— REQUIRED WORK —
Every line in the listing is to be echoed verbatim.

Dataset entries
——————————
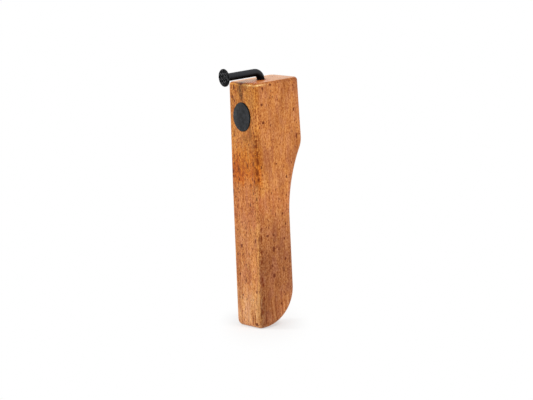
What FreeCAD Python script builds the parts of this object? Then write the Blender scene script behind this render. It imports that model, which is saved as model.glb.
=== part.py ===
import FreeCAD, Part
import math
import os

# Magnetic bottle opener: a hardwood lever with a bent nail for its hook and a disc magnet let into
# each narrow face of its head. The nail's head goes under the rim of a crown cap, the front face
# bears on the cap, the front magnet keeps the cap, and the rear magnet parks the opener on steel.
#
# Millimetres. +Z runs up the lever, which stands on the end of its handle with the nail on top.
# -Y is the front that faces the cap, and X = 0 is the middle of the wood. The origin is on the
# floor, in the middle of the opener's bounding box. Depths are measured back from the front face.

# Wooden lever
front_height = 127.0       # foot to top end, along the front face
top_slope = 3.5            # degrees by which the top end rises towards the back
head_depth = 28.65         # front to back at the top end
head_width = 23.55         # side to side
head_flare = 2.55          # degrees by which the back of the head leans outwards on its way down
shoulder_drop = 32.6       # from the top end down to where the head's back would meet the finger curve
shoulder_radius = 12.5
waist_height = 56.8        # where the straight back of the handle gives way to the finger curve
swell_depth = 22.5         # front to back where the handle swells above its heel
handle_lean = 1.6          # degrees by which the handle's back draws in on its way up
foot_depth = 2.4           # narrow flat foot, between the front face and the round heel
foot_width = 21.7          # side to side at the foot
taper_height = 75.0        # the sides draw in below this height
taper_blend = 14.0         # length of the gentle curve where they start to draw in
front_round = 2.2          # edges of the front face
back_round = 3.4           # edges along the back, from the foot to the top end
end_round = 1.7            # edges of the top end

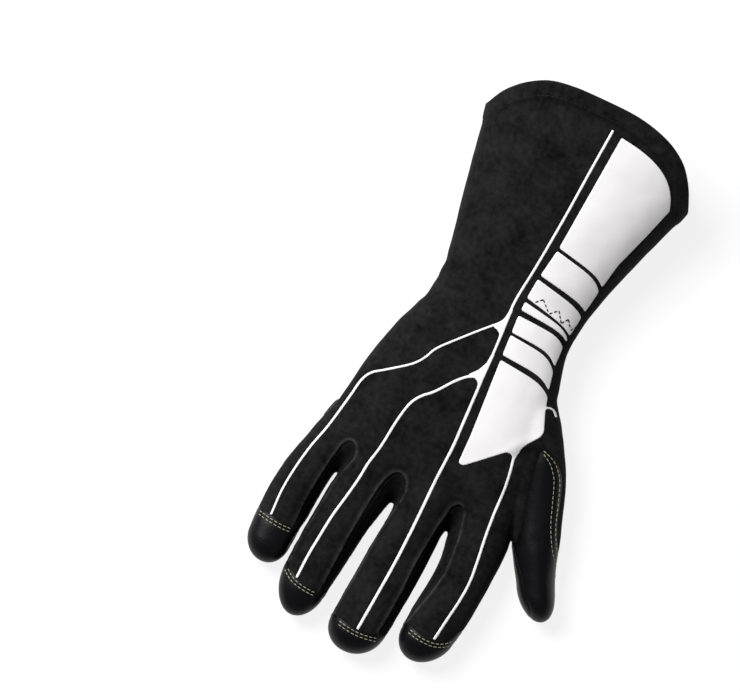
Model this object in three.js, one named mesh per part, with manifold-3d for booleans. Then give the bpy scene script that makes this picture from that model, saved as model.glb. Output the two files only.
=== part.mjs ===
——————————
— EXERCISE OUTPUT —
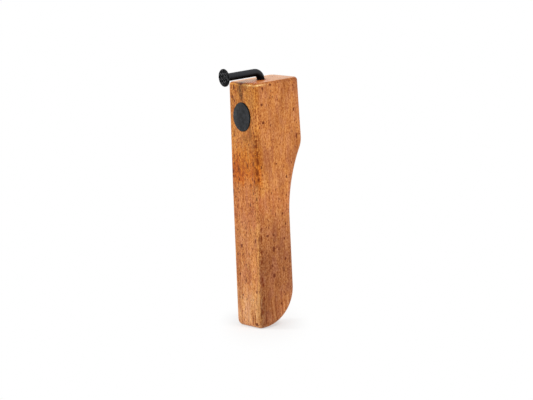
What FreeCAD Python script builds the parts of this object? Then write the Blender scene script behind this render. It imports that model, which is saved as model.glb.
=== part.py ===
import FreeCAD, Part
import math
import os

# Magnetic bottle opener: a hardwood lever with a bent nail for its hook and a disc magnet let into
# each narrow face of its head. The nail's head goes under the rim of a crown cap, the front face
# bears on the cap, the front magnet keeps the cap, and the rear magnet parks the opener on steel.
#
# Millimetres. +Z runs up the lever, which stands on the end of its handle with the nail on top.
# -Y is the front that faces the cap, and X = 0 is the middle of the wood. The origin is on the
# floor, in the middle of the opener's bounding box. Depths are measured back from the front face.

# Wooden lever
front_height = 127.0       # foot to top end, along the front face
top_slope = 3.5            # degrees by which the top end rises towards the back
head_depth = 28.65         # front to back at the top end
head_width = 23.55         # side to side
head_flare = 2.55          # degrees by which the back of the head leans outwards on its way down
shoulder_drop = 32.6       # from the top end down to where the head's back would meet the finger curve
shoulder_radius = 12.5
waist_height = 56.8        # where the straight back of the handle gives way to the finger curve
swell_depth = 22.5         # front to back where the handle swells above its heel
handle_lean = 1.6          # degrees by which the handle's back draws in on its way up
foot_depth = 2.4           # narrow flat foot, between the front face and the round heel
foot_width = 21.7          # side to side at the foot
taper_height = 75.0        # the sides draw in below this height
taper_blend = 14.0         # length of the gentle curve where they start to draw in
front_round = 2.2          # edges of the front face
back_round = 3.4           # edges along the back, from the foot to the top end
end_round = 1.7            # edges of the top end

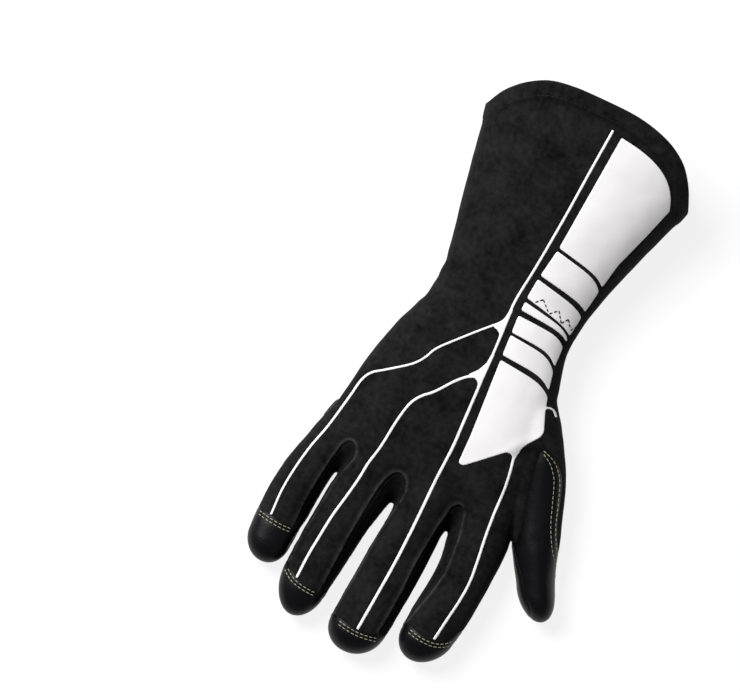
Model this object in three.js, one named mesh per part, with manifold-3d for booleans. Then give the bpy scene script that makes this picture from that model, saved as model.glb. Output the two files only.
=== part.mjs ===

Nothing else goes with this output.